*Prompt*
Write the data out again, exactly as given.

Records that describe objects

- - -

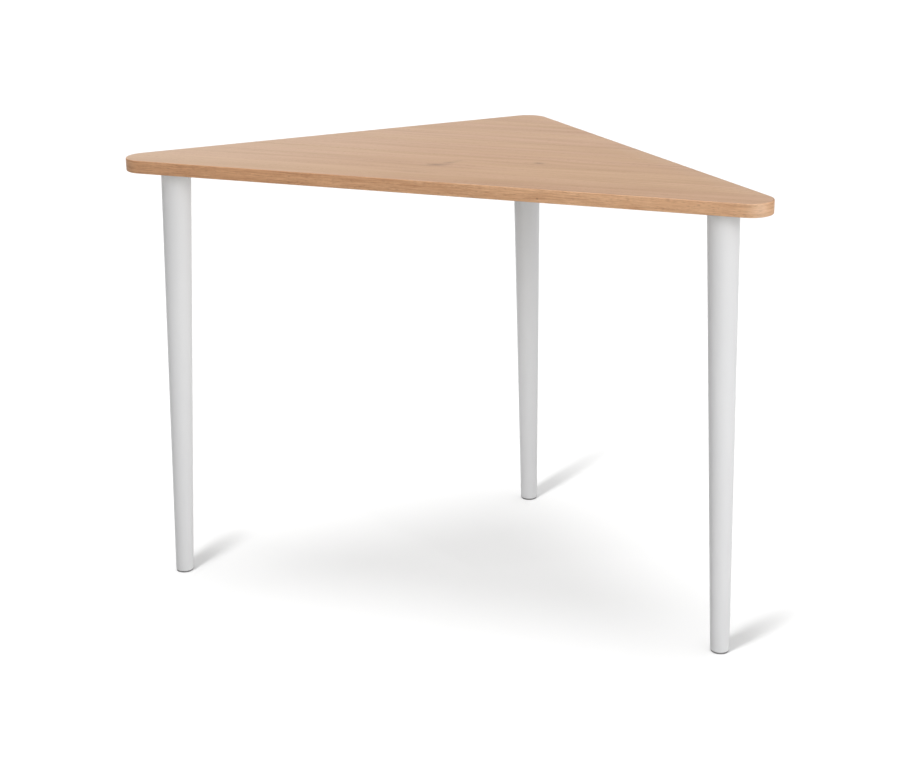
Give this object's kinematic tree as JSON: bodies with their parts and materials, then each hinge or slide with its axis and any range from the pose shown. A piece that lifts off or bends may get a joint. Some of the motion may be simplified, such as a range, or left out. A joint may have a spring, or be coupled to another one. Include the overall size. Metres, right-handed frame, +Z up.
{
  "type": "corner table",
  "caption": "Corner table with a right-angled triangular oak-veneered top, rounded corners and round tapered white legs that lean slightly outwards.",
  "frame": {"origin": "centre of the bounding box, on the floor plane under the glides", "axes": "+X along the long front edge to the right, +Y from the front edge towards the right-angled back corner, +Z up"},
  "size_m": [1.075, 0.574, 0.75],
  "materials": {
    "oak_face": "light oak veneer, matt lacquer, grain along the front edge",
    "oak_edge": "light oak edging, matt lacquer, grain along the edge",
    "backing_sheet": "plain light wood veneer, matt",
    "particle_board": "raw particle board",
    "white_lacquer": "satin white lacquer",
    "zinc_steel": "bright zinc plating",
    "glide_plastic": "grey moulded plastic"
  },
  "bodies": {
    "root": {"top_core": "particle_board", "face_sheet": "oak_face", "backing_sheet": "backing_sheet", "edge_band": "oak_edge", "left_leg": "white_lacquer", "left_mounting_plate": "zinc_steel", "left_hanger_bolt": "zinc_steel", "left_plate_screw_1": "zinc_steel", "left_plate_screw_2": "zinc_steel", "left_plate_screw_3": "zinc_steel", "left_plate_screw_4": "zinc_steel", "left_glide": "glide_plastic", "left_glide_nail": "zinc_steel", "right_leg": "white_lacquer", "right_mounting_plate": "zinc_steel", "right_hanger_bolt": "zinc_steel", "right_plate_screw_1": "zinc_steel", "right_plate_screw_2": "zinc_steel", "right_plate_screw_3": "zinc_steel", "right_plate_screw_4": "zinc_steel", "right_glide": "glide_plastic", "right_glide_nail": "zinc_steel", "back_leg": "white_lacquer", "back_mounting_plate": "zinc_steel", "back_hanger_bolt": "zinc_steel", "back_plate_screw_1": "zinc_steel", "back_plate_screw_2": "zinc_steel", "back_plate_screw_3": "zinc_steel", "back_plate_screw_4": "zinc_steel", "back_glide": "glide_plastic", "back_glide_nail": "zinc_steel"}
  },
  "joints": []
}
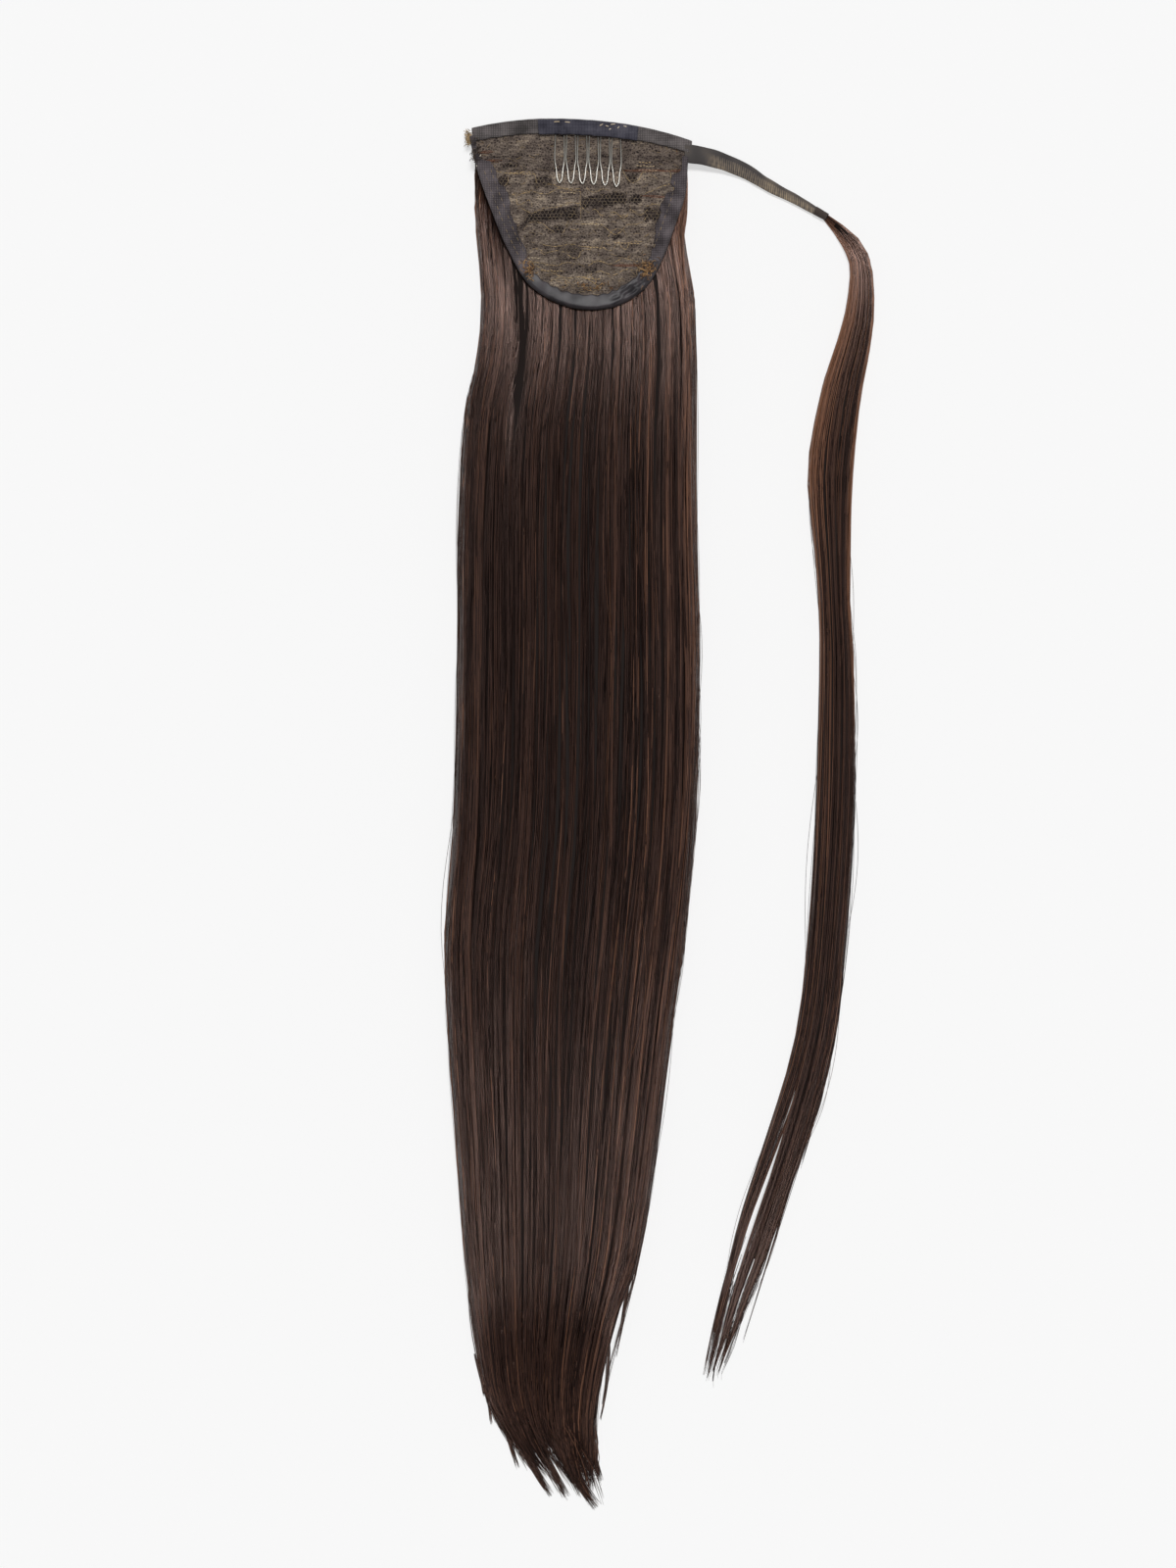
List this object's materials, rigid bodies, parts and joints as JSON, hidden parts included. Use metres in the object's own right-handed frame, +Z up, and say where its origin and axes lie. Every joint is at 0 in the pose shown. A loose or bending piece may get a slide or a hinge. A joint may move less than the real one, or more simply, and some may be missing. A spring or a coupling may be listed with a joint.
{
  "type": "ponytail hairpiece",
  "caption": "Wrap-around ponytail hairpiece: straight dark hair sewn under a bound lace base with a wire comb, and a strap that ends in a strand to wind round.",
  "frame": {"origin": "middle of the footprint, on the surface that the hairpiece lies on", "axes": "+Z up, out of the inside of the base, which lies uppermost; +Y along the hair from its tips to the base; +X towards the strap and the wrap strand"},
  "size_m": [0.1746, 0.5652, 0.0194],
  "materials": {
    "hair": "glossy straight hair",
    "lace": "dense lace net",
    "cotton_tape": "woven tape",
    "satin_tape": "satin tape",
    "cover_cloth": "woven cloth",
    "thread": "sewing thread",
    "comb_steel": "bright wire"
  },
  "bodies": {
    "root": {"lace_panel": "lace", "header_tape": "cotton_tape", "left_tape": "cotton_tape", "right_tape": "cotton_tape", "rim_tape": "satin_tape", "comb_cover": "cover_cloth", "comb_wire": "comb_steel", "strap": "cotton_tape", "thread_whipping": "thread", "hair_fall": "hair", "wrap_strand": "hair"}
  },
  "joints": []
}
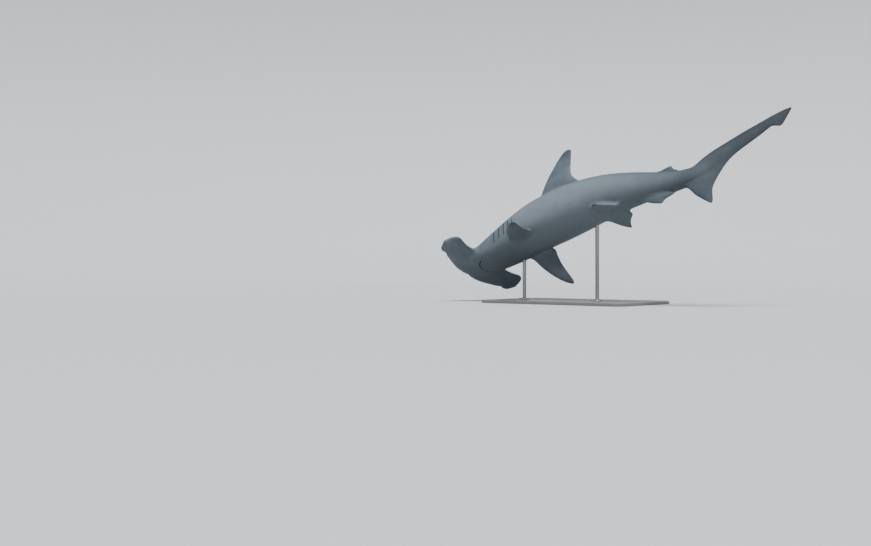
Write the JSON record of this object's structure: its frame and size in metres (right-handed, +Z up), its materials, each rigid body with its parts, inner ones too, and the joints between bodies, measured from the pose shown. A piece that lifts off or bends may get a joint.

- - -

*Expected answer*
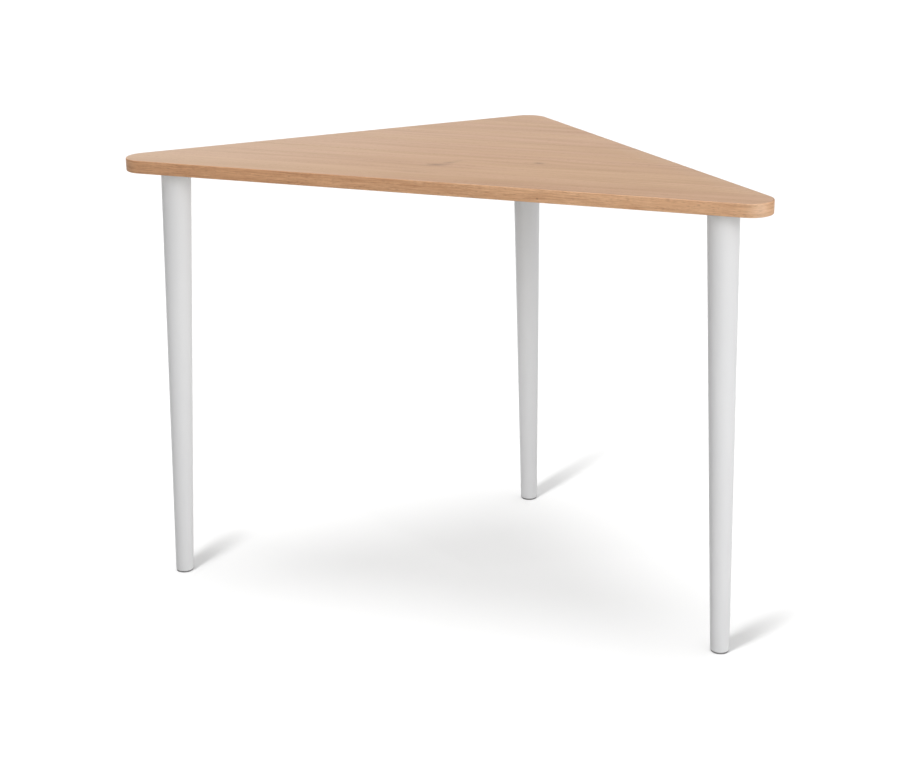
Give this object's kinematic tree as JSON: bodies with their parts and materials, then each hinge or slide with its axis and any range from the pose shown. A piece that lifts off or bends may get a joint. Some of the motion may be simplified, such as a range, or left out. A joint may have a spring, or be coupled to another one. Include the overall size. Metres, right-handed frame, +Z up.
{
  "type": "corner table",
  "caption": "Corner table with a right-angled triangular oak-veneered top, rounded corners and round tapered white legs that lean slightly outwards.",
  "frame": {"origin": "centre of the bounding box, on the floor plane under the glides", "axes": "+X along the long front edge to the right, +Y from the front edge towards the right-angled back corner, +Z up"},
  "size_m": [1.075, 0.574, 0.75],
  "materials": {
    "oak_face": "light oak veneer, matt lacquer, grain along the front edge",
    "oak_edge": "light oak edging, matt lacquer, grain along the edge",
    "backing_sheet": "plain light wood veneer, matt",
    "particle_board": "raw particle board",
    "white_lacquer": "satin white lacquer",
    "zinc_steel": "bright zinc plating",
    "glide_plastic": "grey moulded plastic"
  },
  "bodies": {
    "root": {"top_core": "particle_board", "face_sheet": "oak_face", "backing_sheet": "backing_sheet", "edge_band": "oak_edge", "left_leg": "white_lacquer", "left_mounting_plate": "zinc_steel", "left_hanger_bolt": "zinc_steel", "left_plate_screw_1": "zinc_steel", "left_plate_screw_2": "zinc_steel", "left_plate_screw_3": "zinc_steel", "left_plate_screw_4": "zinc_steel", "left_glide": "glide_plastic", "left_glide_nail": "zinc_steel", "right_leg": "white_lacquer", "right_mounting_plate": "zinc_steel", "right_hanger_bolt": "zinc_steel", "right_plate_screw_1": "zinc_steel", "right_plate_screw_2": "zinc_steel", "right_plate_screw_3": "zinc_steel", "right_plate_screw_4": "zinc_steel", "right_glide": "glide_plastic", "right_glide_nail": "zinc_steel", "back_leg": "white_lacquer", "back_mounting_plate": "zinc_steel", "back_hanger_bolt": "zinc_steel", "back_plate_screw_1": "zinc_steel", "back_plate_screw_2": "zinc_steel", "back_plate_screw_3": "zinc_steel", "back_plate_screw_4": "zinc_steel", "back_glide": "glide_plastic", "back_glide_nail": "zinc_steel"}
  },
  "joints": []
}
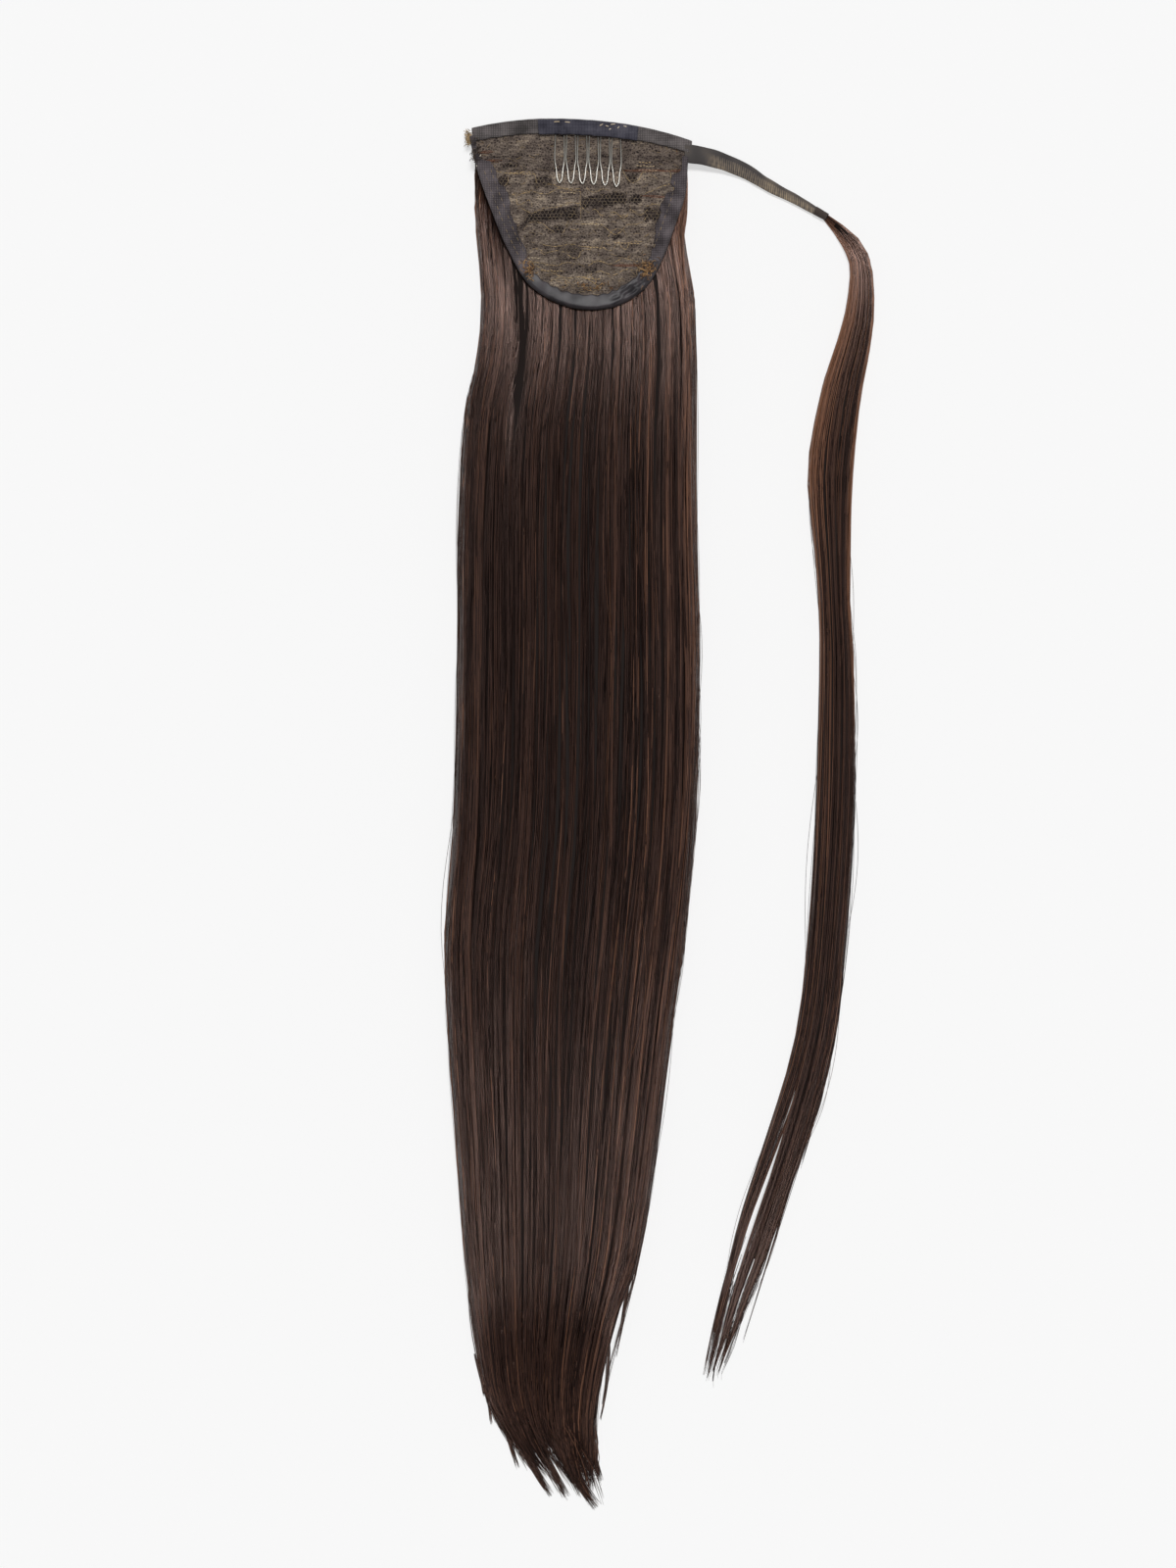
List this object's materials, rigid bodies, parts and joints as JSON, hidden parts included. Use metres in the object's own right-handed frame, +Z up, and say where its origin and axes lie. Every joint is at 0 in the pose shown. A loose or bending piece may get a slide or a hinge. A joint may move less than the real one, or more simply, and some may be missing. A spring or a coupling may be listed with a joint.
{
  "type": "ponytail hairpiece",
  "caption": "Wrap-around ponytail hairpiece: straight dark hair sewn under a bound lace base with a wire comb, and a strap that ends in a strand to wind round.",
  "frame": {"origin": "middle of the footprint, on the surface that the hairpiece lies on", "axes": "+Z up, out of the inside of the base, which lies uppermost; +Y along the hair from its tips to the base; +X towards the strap and the wrap strand"},
  "size_m": [0.1746, 0.5652, 0.0194],
  "materials": {
    "hair": "glossy straight hair",
    "lace": "dense lace net",
    "cotton_tape": "woven tape",
    "satin_tape": "satin tape",
    "cover_cloth": "woven cloth",
    "thread": "sewing thread",
    "comb_steel": "bright wire"
  },
  "bodies": {
    "root": {"lace_panel": "lace", "header_tape": "cotton_tape", "left_tape": "cotton_tape", "right_tape": "cotton_tape", "rim_tape": "satin_tape", "comb_cover": "cover_cloth", "comb_wire": "comb_steel", "strap": "cotton_tape", "thread_whipping": "thread", "hair_fall": "hair", "wrap_strand": "hair"}
  },
  "joints": []
}
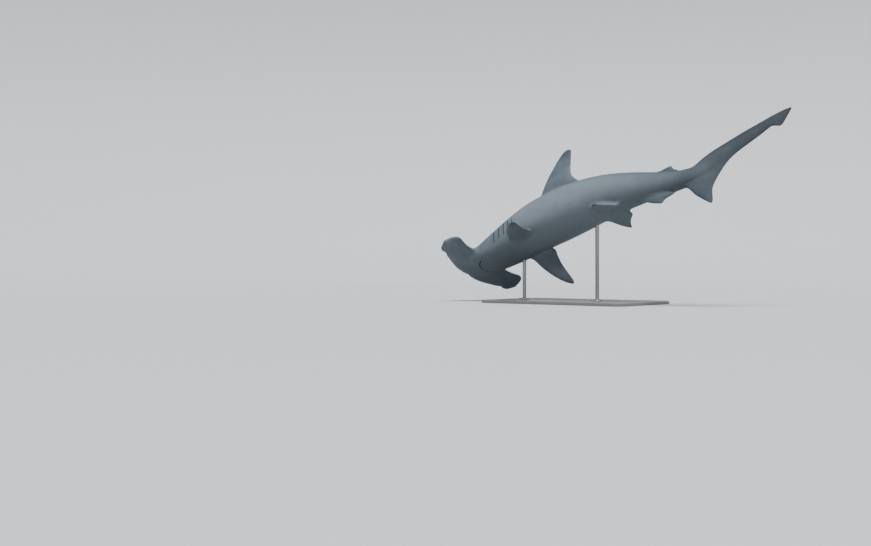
Write the JSON record of this object's structure: its frame and size in metres (right-handed, +Z up), its materials, each rigid body with its parts, inner ones too, and the joints between bodies, measured from the pose shown. A piece that lifts off or bends may get a joint.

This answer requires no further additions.